Le Bon (*1841 †1931) sah in in der Gesellschaft nicht den Träger der Kultur sondern, die Gesellschaft zur Masse degradierend, den Zerstörer der Kultur [3] und der revolutionsgeschädigte Franzose landete 1895 mit „Psychologie der Massen“ einen ersten Beitrag zur wissenschaftlich fundierten Schurigelung des Volkes.
Mit der „Re-volution“ 1848 war Friedrich Wilhelm IV. Mission beendet, wenn auch nicht ganz; 300 neue Kirchen, steinerne Mahnmale eines hären Ideals, ließ er errichten und den Sonntag widmete er zum Tag des Herrn. Letzteres erregte den Zorn der freien Wirtschaft [4].
Der griechische Denker Platon schuf das Höhlengleichnis: Wir sehen nur die durch das Licht geworfenen Schatten der Realität. Das Licht selbst blendet uns.
Aufgegriffen hat das Augustinus Conf. VII. 9: Der menschliche Geist zeugt von dem Licht, ist aber nicht das Licht. Das wahre Licht ist das Wort, welches Gott ist, und Alles geschaffen hat.
Friedrich Wilhelm IV.: »Allein in L. VIII.C.X. der augustinischen Confession ist eine Stelle,… wo er von dem Ringen nach der Erkenntniß des unwandelbaren Lichtes der Gottheit redet und sagt, daß der Beistand des Herrn ihn endlich erkennen ließ, daß Sein Licht über dem Licht des eigenen Geistes sei: nicht wie das Oel über dem Wasser… sondern, sagt er weil es war über mir, weil es mir das Dasein gegeben und ich war unter ihm, weil es mich erschaffen hat [5] [6].«
»Was taten die Apostel für die äußere Ordnung der durch sie entrissenen Seelen? Sie stifteten Kirchen. …eine jede Kirche ein selbständiges Ganzes, eine Einheit, keine einer andern untergeordnet, aber keine, die gezweifelt hätte, daß sie alles eins seien in ihrem Haupte Christus.
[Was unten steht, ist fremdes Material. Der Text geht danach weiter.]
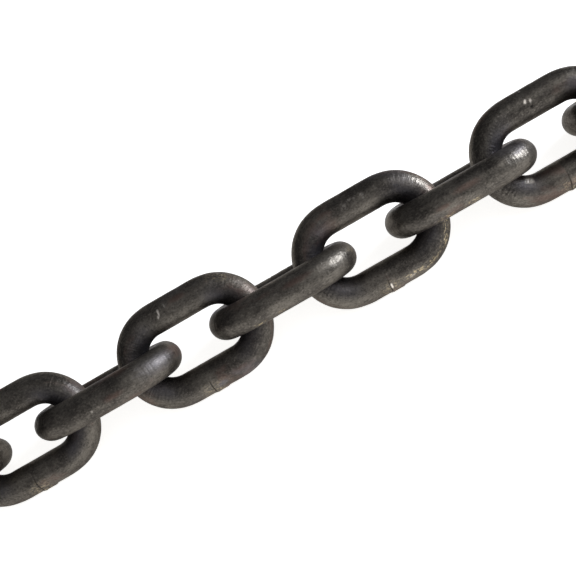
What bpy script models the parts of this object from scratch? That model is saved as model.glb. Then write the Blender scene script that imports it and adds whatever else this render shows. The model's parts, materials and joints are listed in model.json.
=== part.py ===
"""A straight one-metre length of short-link round steel chain, lying on a level floor.

Sixteen equal links of round bar, each bent to an oval and butt-welded at the middle of one leg, hang
in one another. Drawn straight on a floor, the links lie rolled 45 degrees to alternate sides, so
that each one rests on one leg and stands square to its neighbours.

Frame: metres, +Z up, the chain along X, the origin on the floor below the middle of the chain.
"""

from math import cos, pi, radians

import bmesh
import bpy
from mathutils import Matrix, Vector

# Driving dimensions of the chain, in metres
BAR_DIAMETER = 0.0194
LINK_OUTER_WIDTH = 0.0660
LINK_PITCH = 0.0600
LINK_COUNT = 16

# Free play between two crowns that bear on each other
CROWN_PLAY = 0.0003

# The butt weld: a low ridge of upset metal on the outer side of one leg
WELD_RIDGE_HEIGHT = 0.0006
WELD_RIDGE_LENGTH = 0.0110
WELD_CREST_LENGTH = 0.0050

# Every link is rolled this far about the chain's line, the next one a quarter turn further
FIRST_ROLL = radians(45)
QUARTER_TURN = radians(90)

# The bar is drawn with flats, and each crown bends in equal straight steps between mitres
BAR_FLATS = 16
CROWN_STEPS = 11

BAR_RADIUS = BAR_DIAMETER / 2
FLAT_HALF_ANGLE = pi / BAR_FLATS
BAR_CORNER_RADIUS = BAR_RADIUS / cos(FLAT_HALF_ANGLE)

LINK_INNER_LENGTH = LINK_PITCH + CROWN_PLAY
LINK_INNER_WIDTH = LINK_OUTER_WIDTH - 2 * BAR_DIAMETER
CROWN_RADIUS = (LINK_OUTER_WIDTH - BAR_DIAMETER) / 2
CROWN_CENTRE = (LINK_INNER_LENGTH - LINK_INNER_WIDTH) / 2

# Each crown's first and last mitre lie a half step in from its legs, so a half step is this angle
MITRE_HALF_ANGLE = pi / (CROWN_STEPS + 1) / 2
MITRE_STRETCH = 1 / cos(MITRE_HALF_ANGLE)
MITRE_SPAN = CROWN_STEPS * 2 * MITRE_HALF_ANGLE

# A link turns about the bar of the one before it, which passes this far behind its own middle
BAR_CENTRE_HALF_LENGTH = (LINK_INNER_LENGTH + BAR_DIAMETER) / 2
PIVOT_TO_MIDDLE = LINK_PITCH - BAR_CENTRE_HALF_LENGTH

# The middle of every link is this high when its lower leg lies on the floor
AXIS_HEIGHT = CROWN_RADIUS * cos(FIRST_ROLL) + BAR_RADIUS
FIRST_MIDDLE = -(LINK_COUNT - 1) / 2 * LINK_PITCH

EPSILON = 1e-5


def steel_material():
    """Dark, heat-treated steel bar with a thin satin skin of scale and oil."""
    material = bpy.data.materials.new("heat_treated_steel")
    material.use_nodes = True
    shader = material.node_tree.nodes["Principled BSDF"]
    shader.inputs["Base Color"].default_value = (0.048, 0.043, 0.038, 1.0)
    shader.inputs["Metallic"].default_value = 0.75
    shader.inputs["Roughness"].default_value = 0.42
    return material


def add_crown(bm, side):
    """Bend one crown at the link's +X (side 1) or -X (side -1) end and return its two open rims."""
    centre = Vector((side * CROWN_CENTRE, 0, 0))
    lay_flat_on_bar_line = (
        Matrix.Translation(centre)
        @ Matrix.Rotation(-MITRE_SPAN / 2 + (0 if side > 0 else pi), 4, "Z")
        @ Matrix.Translation((CROWN_RADIUS * MITRE_STRETCH, 0, 0))
        @ Matrix.Diagonal((MITRE_STRETCH, 1, 1, 1))
        @ Matrix.Rotation(radians(90), 4, "X")
        @ Matrix.Rotation(FLAT_HALF_ANGLE, 4, "Z")
    )
    section = bmesh.ops.create_circle(
        bm, radius=BAR_CORNER_RADIUS, segments=BAR_FLATS, matrix=lay_flat_on_bar_line
    )["verts"]
    first_rim = [edge for edge in bm.edges if all(vert in section for vert in edge.verts)]
    last = bmesh.ops.spin(
        bm, geom=section + first_rim, cent=centre, axis=(0, 0, 1), angle=MITRE_SPAN, steps=CROWN_STEPS
    )["geom_last"]
    last_rim = [item for item in last if isinstance(item, bmesh.types.BMEdge)]
    return first_rim, last_rim


def raise_weld(bm):
    """Raise the ridge of the butt weld on the outer flat of the -Y leg, its crest at mid-length."""
    for half_length in (WELD_RIDGE_LENGTH / 2, WELD_CREST_LENGTH / 2):
        for end in (half_length, -half_length):
            leg = [
                face for face in bm.faces
                if face.calc_center_median().y < 0
                and min(v.co.x for v in face.verts) < end < max(v.co.x for v in face.verts)
            ]
            around = dict.fromkeys(part for face in leg for part in (*face.verts, *face.edges))
            bmesh.ops.bisect_plane(
                bm, geom=leg + list(around), dist=EPSILON, plane_co=(end, 0, 0), plane_no=(1, 0, 0)
            )
    for vert in bm.verts:
        on_crest = abs(vert.co.x) < WELD_CREST_LENGTH / 2 + EPSILON
        on_outer_flat = vert.co.y < -LINK_OUTER_WIDTH / 2 + EPSILON
        if on_crest and on_outer_flat:
            vert.co.y -= WELD_RIDGE_HEIGHT


def link_mesh():
    """One link in its own plane: X along the chain, Y across the link, its origin on its pivot."""
    bm = bmesh.new()
    right_start, right_end = add_crown(bm, 1)
    left_start, left_end = add_crown(bm, -1)
    bmesh.ops.bridge_loops(bm, edges=right_end + left_start)
    bmesh.ops.bridge_loops(bm, edges=left_end + right_start)
    raise_weld(bm)
    bmesh.ops.translate(bm, verts=bm.verts, vec=(PIVOT_TO_MIDDLE, 0, 0))
    bmesh.ops.recalc_face_normals(bm, faces=bm.faces)
    mesh = bpy.data.meshes.new("chain_link")
    bm.to_mesh(mesh)
    bm.free()
    mesh.shade_smooth()
    mesh.set_sharp_from_angle(angle=radians(40))
    return mesh


def hang_links(mesh):
    """Hang every link in the one before it, each a pitch further along and a quarter turn round."""
    previous = None
    for number in range(1, LINK_COUNT + 1):
        link = bpy.data.objects.new(f"link_{number:02d}", mesh)
        bpy.context.collection.objects.link(link)
        if previous is None:
            link.location = (FIRST_MIDDLE - PIVOT_TO_MIDDLE, 0, AXIS_HEIGHT)
            link.rotation_euler = (FIRST_ROLL, 0, 0)
        else:
            link.parent = previous
            link.location = (LINK_PITCH, 0, 0)
            link.rotation_euler = (QUARTER_TURN if number % 2 == 0 else -QUARTER_TURN, 0, 0)
        previous = link


def main():
    for old in list(bpy.data.objects):
        bpy.data.objects.remove(old)
    mesh = link_mesh()
    mesh.materials.append(steel_material())
    hang_links(mesh)


main()
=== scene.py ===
"""The looks of a one-metre length of short-link round steel chain.

Sixteen links of dark, quenched and tempered chain steel lie straight on a pale floor. Each one is bent
from round bar, flash-butt welded at the middle of its lower leg, trimmed there, and marked by handling.

Frame: metres, +Z up, the chain along X. A link's own frame has X along the chain, Y across the link,
with the weld on its -Y leg, and Z along the link's normal.
"""

import json
import logging
from dataclasses import dataclass, field
from enum import Enum
from math import cos, pi, radians, sin, tau
from random import Random

import bpy
import numpy as np
from mathutils import Matrix, Vector

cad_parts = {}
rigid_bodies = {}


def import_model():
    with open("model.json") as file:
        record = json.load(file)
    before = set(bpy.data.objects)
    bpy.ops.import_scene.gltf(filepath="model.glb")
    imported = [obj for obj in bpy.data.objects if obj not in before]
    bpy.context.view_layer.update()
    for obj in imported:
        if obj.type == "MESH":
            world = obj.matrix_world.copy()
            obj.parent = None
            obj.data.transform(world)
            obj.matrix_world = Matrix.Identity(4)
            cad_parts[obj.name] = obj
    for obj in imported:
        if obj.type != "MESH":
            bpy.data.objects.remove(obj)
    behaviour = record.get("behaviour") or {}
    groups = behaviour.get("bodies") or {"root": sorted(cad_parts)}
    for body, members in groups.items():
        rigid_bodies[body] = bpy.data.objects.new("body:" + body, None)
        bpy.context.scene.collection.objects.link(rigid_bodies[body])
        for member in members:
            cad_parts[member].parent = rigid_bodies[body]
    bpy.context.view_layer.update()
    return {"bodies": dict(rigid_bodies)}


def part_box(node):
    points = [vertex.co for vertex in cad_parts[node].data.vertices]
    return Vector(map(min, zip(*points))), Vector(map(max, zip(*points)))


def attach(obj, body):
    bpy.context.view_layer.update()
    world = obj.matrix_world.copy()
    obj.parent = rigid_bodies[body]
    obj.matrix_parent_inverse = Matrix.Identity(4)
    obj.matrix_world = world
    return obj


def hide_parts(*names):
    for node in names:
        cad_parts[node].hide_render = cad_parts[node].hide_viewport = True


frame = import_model()

MM = 0.001
LOG = logging.getLogger("chain")

Socket = bpy.types.NodeSocket


def srgb(code: str) -> tuple[float, float, float, float]:
    """Turn a six-digit sRGB hex colour into a linear colour.

    Args:
        code: The colour as six hexadecimal digits.

    Returns:
        The linear red, green and blue, and an alpha of one.
    """
    parts = [int(code[start:start + 2], 16) / 255 for start in (0, 2, 4)]
    linear = [part / 12.92 if part <= 0.04045 else ((part + 0.055) / 1.055) ** 2.4 for part in parts]
    return (*linear, 1.0)


def add_node(
    tree: bpy.types.NodeTree, kind: str, inputs: dict[str | int, object] | None = None, **settings: object,
) -> bpy.types.Node:
    """Add one shader node with its settings, its values and its links.

    Args:
        tree: The node tree that gets the node.
        kind: The node's type, without the leading ShaderNode.
        inputs: Input name or number to the value it holds or the output socket it reads.
        settings: Properties of the node itself.

    Returns:
        The new node.
    """
    node = tree.nodes.new("ShaderNode" + kind)
    for name, value in settings.items():
        setattr(node, name, value)
    for name, value in (inputs or {}).items():
        if isinstance(value, Socket):
            tree.links.new(value, node.inputs[name])
        else:
            node.inputs[name].default_value = value
    return node


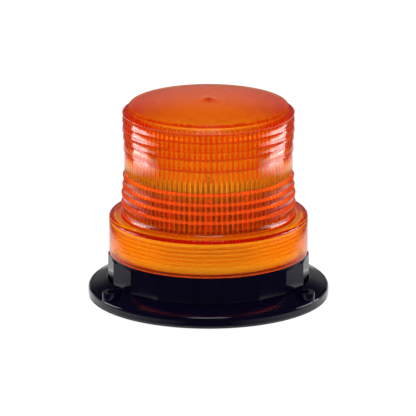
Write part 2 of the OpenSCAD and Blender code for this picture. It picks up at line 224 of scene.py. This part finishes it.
def amber_lens():
    angles, beads = flute_columns()
    count = len(angles)
    outer = [(np.full(count, r), np.full(count, z)) for r, z in lens_outer_line() + lens_foot_line()]
    thread = thread_rows(angles)
    inner = [(r - FLUTE_H * share * beads, np.full(count, z)) for r, z, share in lens_inner_line()]
    rows = outer + thread + inner
    bead_share = [0.0] * (len(outer) + len(thread)) + [share for r, z, share in lens_inner_line()]

    bm = bmesh.new()
    # per-vertex shares of painted shade and painted red glow for the lens material
    painted_tints = bm.verts.layers.float_color.new("painted_tints")
    grid = []
    for (radius, height), share in zip(rows, bead_share):
        x, y = radius * np.cos(angles), radius * np.sin(angles)
        verts = [bm.verts.new(v) for v in zip(x, y, height)]
        for vert, bead in zip(verts, beads * share):
            vert[painted_tints] = (*lens_painted_tints(radius[0], height[0], bead), 1)
        grid.append(verts)
    top = bm.verts.new((0, 0, TOP_Z))
    inside_top = bm.verts.new((0, 0, 122.6))
    ends = count - 1
    first, last = len(outer), len(outer) + len(thread) - 1
    per_turn = len(THREAD_SHAPE)
    for j in range(len(grid) - 1):
        a, b = grid[j], grid[j + 1]
        for i in range(ends):
            bm.faces.new((a[i], a[i + 1], b[i + 1], b[i]))
        if j < first - 1 or j >= last + 1:
            bm.faces.new((a[ends], a[0], b[0], b[ends]))
    # the strip closes on itself one pitch higher
    for j in range(first, last - per_turn):
        bm.faces.new((grid[j][ends], grid[j + per_turn][0], grid[j + per_turn + 1][0], grid[j + 1][ends]))
    below = [grid[first - 1][ends], grid[first - 1][0]]
    bm.faces.new(below + [grid[first + k][0] for k in range(per_turn + 1)] + [grid[first][ends]])
    above = [grid[last + 1][0], grid[last + 1][ends]]
    bm.faces.new(above + [grid[last - k][ends] for k in range(per_turn + 1)] + [grid[last][0]])
    for i in range(count):
        after = (i + 1) % count
        bm.faces.new((top, grid[0][i], grid[0][after]))
        bm.faces.new((inside_top, grid[-1][after], grid[-1][i]))
    ob = finish_mesh("amber_lens_moulding", bm, 24)
    ob.data.materials.append(amber_plastic())
    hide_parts("amber_lens")
    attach(ob, "lens")
    return ob


# ---------------------------------------------------------------- materials


class Shader:
    """A material's node tree, built with short calls."""

    def __init__(self, name):
        self.material = bpy.data.materials.new(name)
        self.material.use_nodes = True
        self.tree = self.material.node_tree
        self.tree.nodes.clear()
        self.output = self.node("ShaderNodeOutputMaterial")

    def node(self, kind, **values):
        node = self.tree.nodes.new(kind)
        for key, value in values.items():
            setattr(node, key, value)
        return node

    def link(self, source, target):
        self.tree.links.new(source, target)

    def place(self):
        return self.node("ShaderNodeTexCoord").outputs["Object"]

    def noise(self, scale, detail=2.0, roughness=0.5, vector=None):
        node = self.node("ShaderNodeTexNoise")
        node.inputs["Scale"].default_value = scale
        node.inputs["Detail"].default_value = detail
        node.inputs["Roughness"].default_value = roughness
        self.link(vector or self.place(), node.inputs["Vector"])
        return node.outputs["Fac"]

    def ramp(self, value, low, high, to_low, to_high):
        node = self.node("ShaderNodeMapRange")
        node.inputs["From Min"].default_value = low
        node.inputs["From Max"].default_value = high
        node.inputs["To Min"].default_value = to_low
        node.inputs["To Max"].default_value = to_high
        self.link(value, node.inputs["Value"])
        return node.outputs["Result"]

    def maths(self, operation, *values):
        node = self.node("ShaderNodeMath", operation=operation)
        for i, value in enumerate(values):
            if isinstance(value, (int, float)):
                node.inputs[i].default_value = value
            else:
                self.link(value, node.inputs[i])
        return node.outputs[0]

    def mix_colour(self, value, a, b):
        node = self.node("ShaderNodeMix", data_type="RGBA")
        self.link(value, node.inputs["Factor"])
        node.inputs["A"].default_value = (*a, 1)
        node.inputs["B"].default_value = (*b, 1)
        return node.outputs["Result"]

    def deepen(self, colour, share, tint):
        """The colour times the tint, where share is 1."""
        node = self.node("ShaderNodeMix", data_type="RGBA", blend_type="MULTIPLY")
        self.link(share, node.inputs["Factor"])
        self.link(colour, node.inputs["A"])
        node.inputs["B"].default_value = (*tint, 1)
        return node.outputs["Result"]

    def bump(self, height, strength, distance):
        node = self.node("ShaderNodeBump")
        if isinstance(strength, float):
            node.inputs["Strength"].default_value = strength
        else:
            self.link(strength, node.inputs["Strength"])
        node.inputs["Distance"].default_value = distance
        self.link(height, node.inputs["Height"])
        return node.outputs["Normal"]

    def principled(self, **values):
        node = self.node("ShaderNodeBsdfPrincipled")
        for key, value in values.items():
            node.inputs[key.replace("_", " ")].default_value = value
        self.link(node.outputs["BSDF"], self.output.inputs["Surface"])
        return node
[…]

In einem Jeden eine heilige Pflege (Hierarchie), von zwei unter sich geschiedenen Aemter von den Aposteln eingesetzt. …Die beiden Aemter sind nun das des Seelenhirten. […] Zweitens das der Helfer, …dazu bestimmt, …die Werke der Barmherzigkeit, zu verwalten… [7].«
Konkret: »Statt daß nun gegenwärtig ein Königlicher Superintendent unter Königlichen Ministerium im königlichen Auftrag dem [Synodal-]Bezirk vorsteht, würde dann der zu einer Kirche umgestaltete Bezirk, von einem Bischof, von Aeltesten und Diaconen im Namen und Auftrag des Herrn und Seiner Kirche auf Erden gepflegt werden.«
»Die Bischöfe alle, lateinische, griechische, protestantische ec., sind durch ihre Stellung zur Welt und den einzelnen Staaten zu Fratzen des ursprünglich apostolischen Kirchen-Amtes geworden. Man denkt sich jetzt allgemein unter einem Bischof eine Gattung Hoch-Adliger der Kirche, einen großen Herrn, einen Oberpriester, Doctor – bewahre uns Gott in Gnaden [8].«
Ein Seelsorger sollte es sein, consistoriani im consistorium mit Pfarrer und Ältesten das Episkopat bildent, Rat unter Räten oder Licht im Lichte. Die ins Griechische übersetzte Bibel verwedete episkopos (ἐπίσκοπος Aufseher) zur Bezeichnung des Ältesten ( πρεσβὑτερς Presbyter Älterer) einer christlichen Ortsgemeinde. Immerhin brauchte die Evangelische Kirche in Deutschland bis 2017 die alten Apostel durch die Neuübersetzung der Bibel zu korrigieren.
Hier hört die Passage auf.